Question:  How does reducing fossil fuel use benefit health?

Answer: Climate change and fossil fuel air pollution are intimately linked. Burning fossil fuels harms our health directly by generating pollutants, and indirectly through release of greenhouse gases. Both the direct and indirect costs are often paid for by taxpayers. Cutting back on fossil fuels improves public health in a couple different ways.

Cutting fossil fuel use reduces air pollutants that impact our health. The greatest benefit comes from cutting back on coal, which even under stringent pollution rules still emits lung-damaging fine particulates, sulfur gases, and nitrogen oxides (NOx)[1,2] as well as mercury, a neurotoxin. [3] Motor fuels also emit particulates, smog-promoting hydrocarbons, and NOx.

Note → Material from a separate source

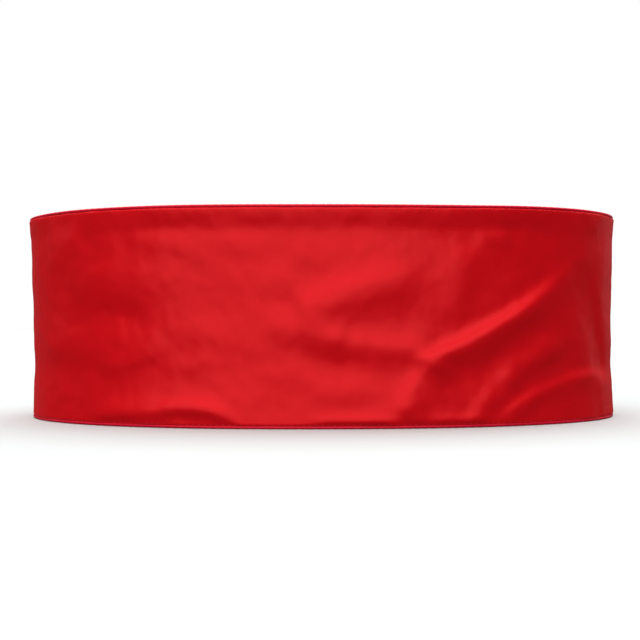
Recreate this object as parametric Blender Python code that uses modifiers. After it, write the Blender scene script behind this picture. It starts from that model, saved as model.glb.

Natural gas burns cleaner – no particulates, sulfur, or mercury – but still emits NOx. [4]

Reducing fossil fuel use also reduces greenhouse gases. Although CO2 is not inherently toxic, it is the major cause of climate change, which has its own slate of public health impacts. These include heat stress, more powerful storms, extremes of drought and flooding, spread of infectious disease, and even nutritional deficiency. That’s why the EPA found in 2009 that CO2 from burning fossil fuels is dangerous to human health. The impacts of climate change have been acknowledged as the major public health challenge of the century. [5] All fossil fuels contribute to global warming if we discharge their emissions into the atmosphere.

Air pollution can be reduced with various kinds of scrubbers and catalysts on smokestacks and tailpipes, [6] but most of those treatments don’t mitigate climate change. Curtailing the use of fossil fuels can benefit our health by reducing both air pollution and the worldwide effects of climate change.

  1. “Criteria Air Pollutants.” U.S Environmental Protection Agency (accessed 1 Feb 2018).
  2. “NAAQS Table.” U.S Environmental Protection Agency (accessed 1 Feb 2018).
  3. “Health Effects of Exposures to Mercury.” U.S Environmental Protection Agency (accessed 1 Feb 2018).
  4. Deru, M. and P. Torcellini. “Source Energy and Emission Factors for Energy Use in Buildings.” NREL Technical Report NREL/TP-550-38617, Tables 8-11 (Jun 2007).
  5. Watts, N., et al. “The Lancet Countdown on health and climate change: from 25 years of inaction to a global transformation for public health.” The Lancet 391 10120, 581-630 (10 Feb 2018).
  6. “Emission control technologies.” EPA Base Case v410 Documentation, Chap. 5. U.S. Environmental Protection Agency (Jul 2015).